Output the data below in full, byte for byte. Nothing may differ.

Structured object records
* * * *

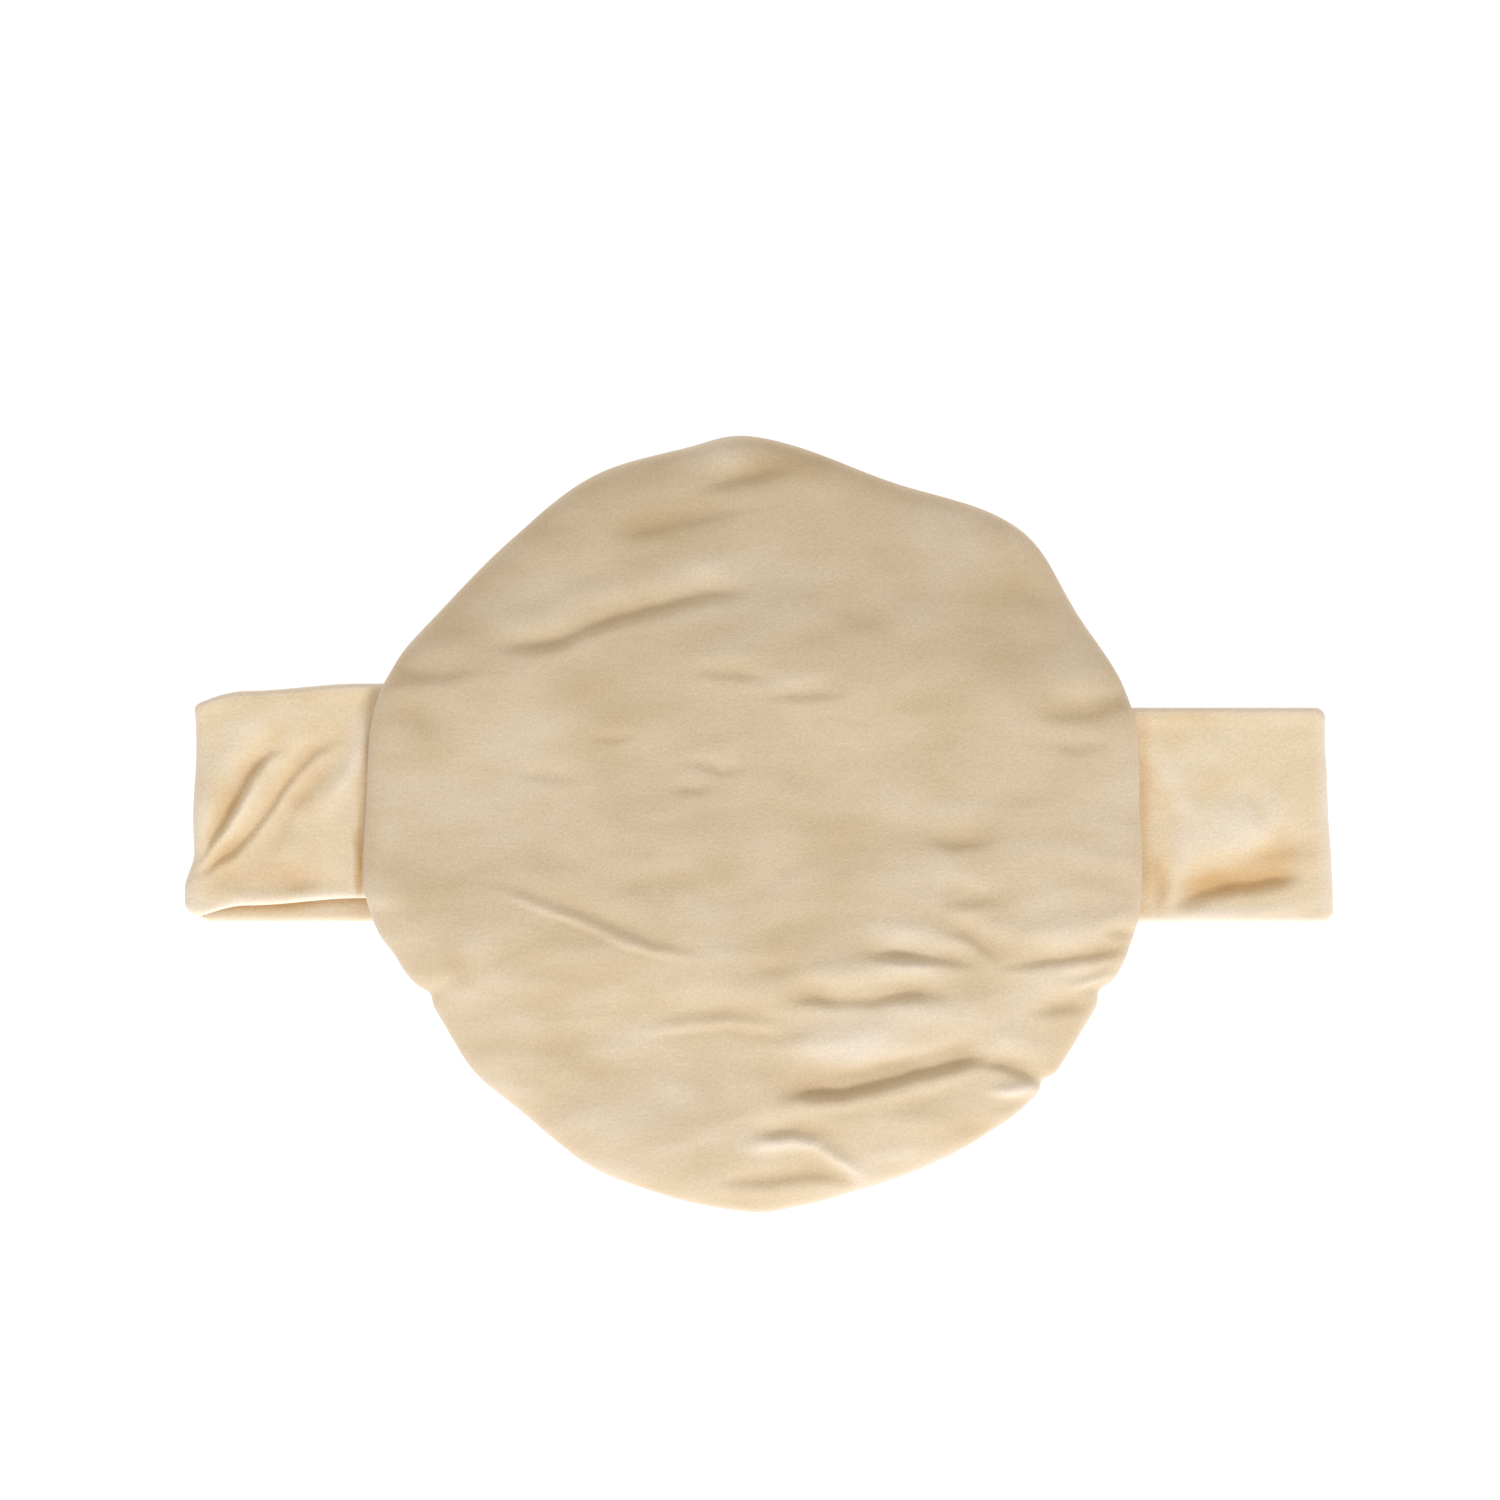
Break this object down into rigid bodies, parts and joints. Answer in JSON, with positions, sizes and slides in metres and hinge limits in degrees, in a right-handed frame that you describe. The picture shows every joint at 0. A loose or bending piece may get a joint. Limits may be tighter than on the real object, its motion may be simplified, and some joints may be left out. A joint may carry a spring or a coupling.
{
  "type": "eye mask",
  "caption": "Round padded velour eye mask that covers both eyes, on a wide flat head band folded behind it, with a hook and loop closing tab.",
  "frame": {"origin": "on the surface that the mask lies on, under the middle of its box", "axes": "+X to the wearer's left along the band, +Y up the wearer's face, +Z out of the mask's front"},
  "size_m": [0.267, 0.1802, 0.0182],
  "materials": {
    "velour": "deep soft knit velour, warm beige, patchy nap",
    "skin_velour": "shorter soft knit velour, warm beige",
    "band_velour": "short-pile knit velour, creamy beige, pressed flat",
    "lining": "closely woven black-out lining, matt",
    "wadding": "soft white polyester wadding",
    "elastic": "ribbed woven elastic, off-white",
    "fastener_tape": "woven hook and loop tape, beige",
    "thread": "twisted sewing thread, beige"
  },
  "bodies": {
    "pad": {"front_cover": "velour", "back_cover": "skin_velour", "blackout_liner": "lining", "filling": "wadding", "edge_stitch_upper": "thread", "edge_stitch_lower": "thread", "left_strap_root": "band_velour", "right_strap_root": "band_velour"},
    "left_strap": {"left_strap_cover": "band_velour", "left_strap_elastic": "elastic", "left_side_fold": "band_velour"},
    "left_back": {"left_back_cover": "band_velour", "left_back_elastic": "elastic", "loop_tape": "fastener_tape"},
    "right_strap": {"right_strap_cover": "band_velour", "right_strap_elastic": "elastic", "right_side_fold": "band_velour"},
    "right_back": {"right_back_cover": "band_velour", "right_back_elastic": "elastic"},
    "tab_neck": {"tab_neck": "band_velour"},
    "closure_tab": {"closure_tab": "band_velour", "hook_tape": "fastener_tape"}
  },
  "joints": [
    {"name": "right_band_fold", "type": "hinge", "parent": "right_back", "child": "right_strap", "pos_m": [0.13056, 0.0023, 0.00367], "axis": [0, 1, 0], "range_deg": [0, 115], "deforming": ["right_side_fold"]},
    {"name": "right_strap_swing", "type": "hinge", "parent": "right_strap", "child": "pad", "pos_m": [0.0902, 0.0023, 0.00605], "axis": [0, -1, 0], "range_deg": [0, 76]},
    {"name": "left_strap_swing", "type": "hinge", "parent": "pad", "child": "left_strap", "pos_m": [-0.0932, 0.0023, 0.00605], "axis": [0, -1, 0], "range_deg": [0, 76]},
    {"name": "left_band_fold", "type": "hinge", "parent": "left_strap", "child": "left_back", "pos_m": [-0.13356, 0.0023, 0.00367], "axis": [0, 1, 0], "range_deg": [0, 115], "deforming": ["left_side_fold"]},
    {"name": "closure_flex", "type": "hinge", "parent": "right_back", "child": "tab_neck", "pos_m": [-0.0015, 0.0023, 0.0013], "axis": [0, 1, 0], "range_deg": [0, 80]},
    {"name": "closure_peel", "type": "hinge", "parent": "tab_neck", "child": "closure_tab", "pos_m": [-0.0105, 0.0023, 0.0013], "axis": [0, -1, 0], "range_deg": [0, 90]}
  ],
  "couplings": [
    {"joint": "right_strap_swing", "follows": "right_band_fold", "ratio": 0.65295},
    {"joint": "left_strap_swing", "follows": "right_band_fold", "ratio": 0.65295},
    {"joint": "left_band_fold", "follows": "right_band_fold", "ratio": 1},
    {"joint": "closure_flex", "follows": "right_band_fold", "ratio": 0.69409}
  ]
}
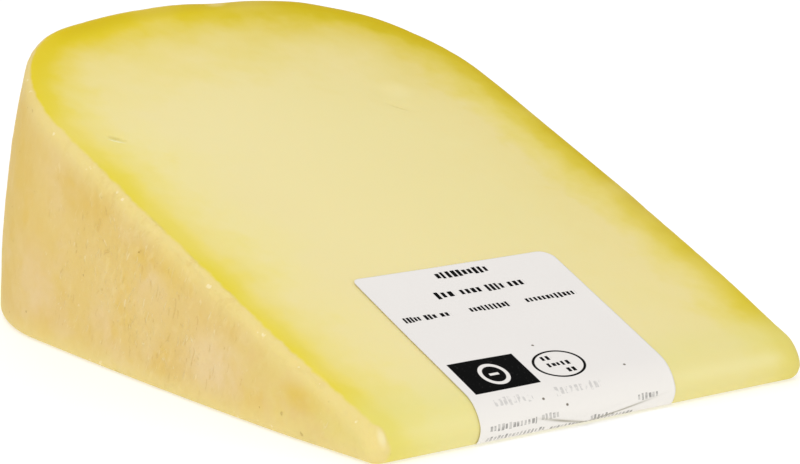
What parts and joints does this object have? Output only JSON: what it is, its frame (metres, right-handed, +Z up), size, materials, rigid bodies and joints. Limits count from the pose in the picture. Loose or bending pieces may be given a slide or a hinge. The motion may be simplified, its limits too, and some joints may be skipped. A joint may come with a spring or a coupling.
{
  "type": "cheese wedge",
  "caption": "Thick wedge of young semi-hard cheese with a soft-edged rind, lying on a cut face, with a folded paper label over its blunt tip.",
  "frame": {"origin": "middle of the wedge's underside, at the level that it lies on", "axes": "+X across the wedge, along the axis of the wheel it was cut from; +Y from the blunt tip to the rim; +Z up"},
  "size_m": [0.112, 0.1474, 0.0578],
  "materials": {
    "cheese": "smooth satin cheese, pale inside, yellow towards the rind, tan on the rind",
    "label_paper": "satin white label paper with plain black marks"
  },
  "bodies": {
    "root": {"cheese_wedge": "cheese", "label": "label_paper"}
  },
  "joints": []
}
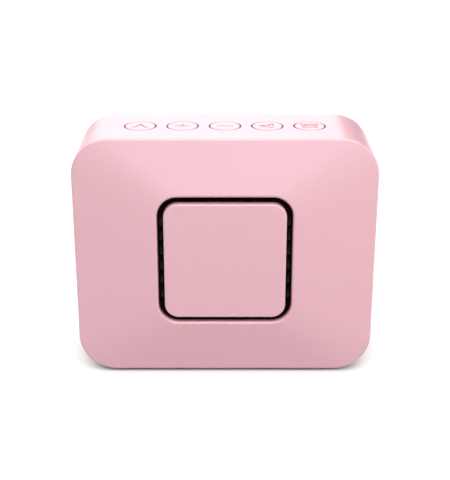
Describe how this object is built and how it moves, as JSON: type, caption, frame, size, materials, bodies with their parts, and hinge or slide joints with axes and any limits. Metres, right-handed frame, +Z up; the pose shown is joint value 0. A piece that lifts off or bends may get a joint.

* * * *

■ **Reply**:
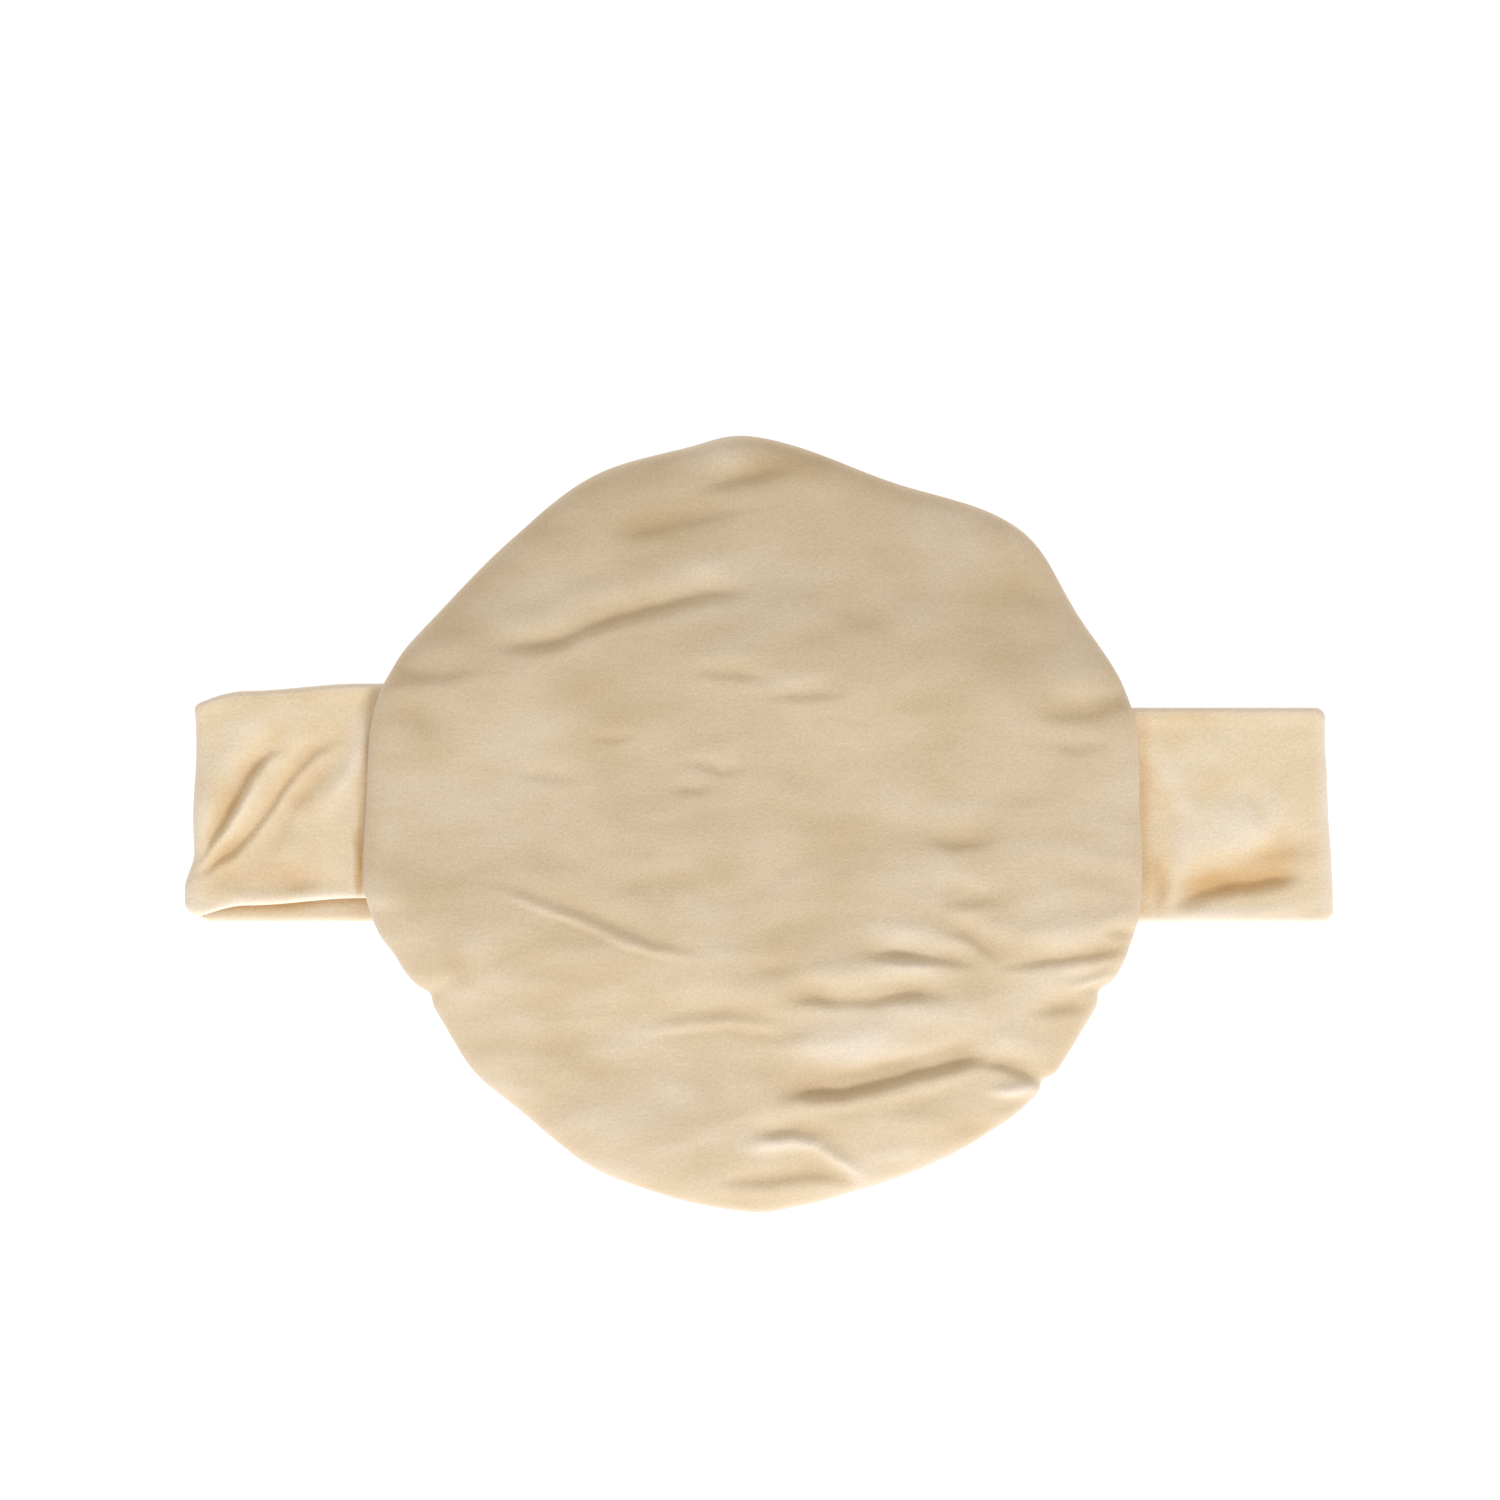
Break this object down into rigid bodies, parts and joints. Answer in JSON, with positions, sizes and slides in metres and hinge limits in degrees, in a right-handed frame that you describe. The picture shows every joint at 0. A loose or bending piece may get a joint. Limits may be tighter than on the real object, its motion may be simplified, and some joints may be left out. A joint may carry a spring or a coupling.
{
  "type": "eye mask",
  "caption": "Round padded velour eye mask that covers both eyes, on a wide flat head band folded behind it, with a hook and loop closing tab.",
  "frame": {"origin": "on the surface that the mask lies on, under the middle of its box", "axes": "+X to the wearer's left along the band, +Y up the wearer's face, +Z out of the mask's front"},
  "size_m": [0.267, 0.1802, 0.0182],
  "materials": {
    "velour": "deep soft knit velour, warm beige, patchy nap",
    "skin_velour": "shorter soft knit velour, warm beige",
    "band_velour": "short-pile knit velour, creamy beige, pressed flat",
    "lining": "closely woven black-out lining, matt",
    "wadding": "soft white polyester wadding",
    "elastic": "ribbed woven elastic, off-white",
    "fastener_tape": "woven hook and loop tape, beige",
    "thread": "twisted sewing thread, beige"
  },
  "bodies": {
    "pad": {"front_cover": "velour", "back_cover": "skin_velour", "blackout_liner": "lining", "filling": "wadding", "edge_stitch_upper": "thread", "edge_stitch_lower": "thread", "left_strap_root": "band_velour", "right_strap_root": "band_velour"},
    "left_strap": {"left_strap_cover": "band_velour", "left_strap_elastic": "elastic", "left_side_fold": "band_velour"},
    "left_back": {"left_back_cover": "band_velour", "left_back_elastic": "elastic", "loop_tape": "fastener_tape"},
    "right_strap": {"right_strap_cover": "band_velour", "right_strap_elastic": "elastic", "right_side_fold": "band_velour"},
    "right_back": {"right_back_cover": "band_velour", "right_back_elastic": "elastic"},
    "tab_neck": {"tab_neck": "band_velour"},
    "closure_tab": {"closure_tab": "band_velour", "hook_tape": "fastener_tape"}
  },
  "joints": [
    {"name": "right_band_fold", "type": "hinge", "parent": "right_back", "child": "right_strap", "pos_m": [0.13056, 0.0023, 0.00367], "axis": [0, 1, 0], "range_deg": [0, 115], "deforming": ["right_side_fold"]},
    {"name": "right_strap_swing", "type": "hinge", "parent": "right_strap", "child": "pad", "pos_m": [0.0902, 0.0023, 0.00605], "axis": [0, -1, 0], "range_deg": [0, 76]},
    {"name": "left_strap_swing", "type": "hinge", "parent": "pad", "child": "left_strap", "pos_m": [-0.0932, 0.0023, 0.00605], "axis": [0, -1, 0], "range_deg": [0, 76]},
    {"name": "left_band_fold", "type": "hinge", "parent": "left_strap", "child": "left_back", "pos_m": [-0.13356, 0.0023, 0.00367], "axis": [0, 1, 0], "range_deg": [0, 115], "deforming": ["left_side_fold"]},
    {"name": "closure_flex", "type": "hinge", "parent": "right_back", "child": "tab_neck", "pos_m": [-0.0015, 0.0023, 0.0013], "axis": [0, 1, 0], "range_deg": [0, 80]},
    {"name": "closure_peel", "type": "hinge", "parent": "tab_neck", "child": "closure_tab", "pos_m": [-0.0105, 0.0023, 0.0013], "axis": [0, -1, 0], "range_deg": [0, 90]}
  ],
  "couplings": [
    {"joint": "right_strap_swing", "follows": "right_band_fold", "ratio": 0.65295},
    {"joint": "left_strap_swing", "follows": "right_band_fold", "ratio": 0.65295},
    {"joint": "left_band_fold", "follows": "right_band_fold", "ratio": 1},
    {"joint": "closure_flex", "follows": "right_band_fold", "ratio": 0.69409}
  ]
}
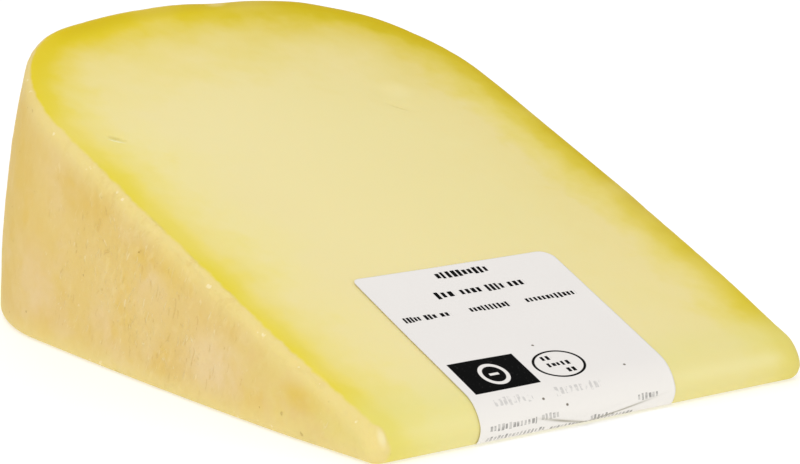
What parts and joints does this object have? Output only JSON: what it is, its frame (metres, right-handed, +Z up), size, materials, rigid bodies and joints. Limits count from the pose in the picture. Loose or bending pieces may be given a slide or a hinge. The motion may be simplified, its limits too, and some joints may be skipped. A joint may come with a spring or a coupling.
{
  "type": "cheese wedge",
  "caption": "Thick wedge of young semi-hard cheese with a soft-edged rind, lying on a cut face, with a folded paper label over its blunt tip.",
  "frame": {"origin": "middle of the wedge's underside, at the level that it lies on", "axes": "+X across the wedge, along the axis of the wheel it was cut from; +Y from the blunt tip to the rim; +Z up"},
  "size_m": [0.112, 0.1474, 0.0578],
  "materials": {
    "cheese": "smooth satin cheese, pale inside, yellow towards the rind, tan on the rind",
    "label_paper": "satin white label paper with plain black marks"
  },
  "bodies": {
    "root": {"cheese_wedge": "cheese", "label": "label_paper"}
  },
  "joints": []
}
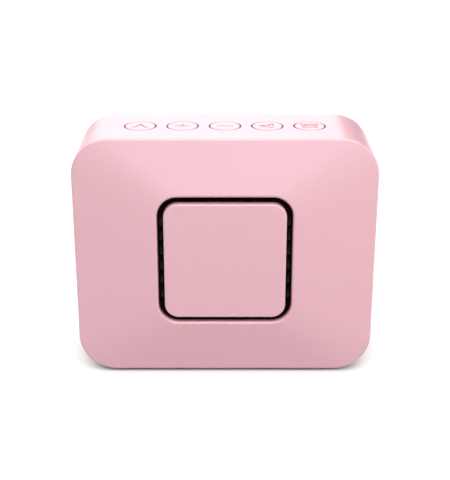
Describe how this object is built and how it moves, as JSON: type, caption, frame, size, materials, bodies with their parts, and hinge or slide joints with axes and any limits. Metres, right-handed frame, +Z up; the pose shown is joint value 0. A piece that lifts off or bends may get a joint.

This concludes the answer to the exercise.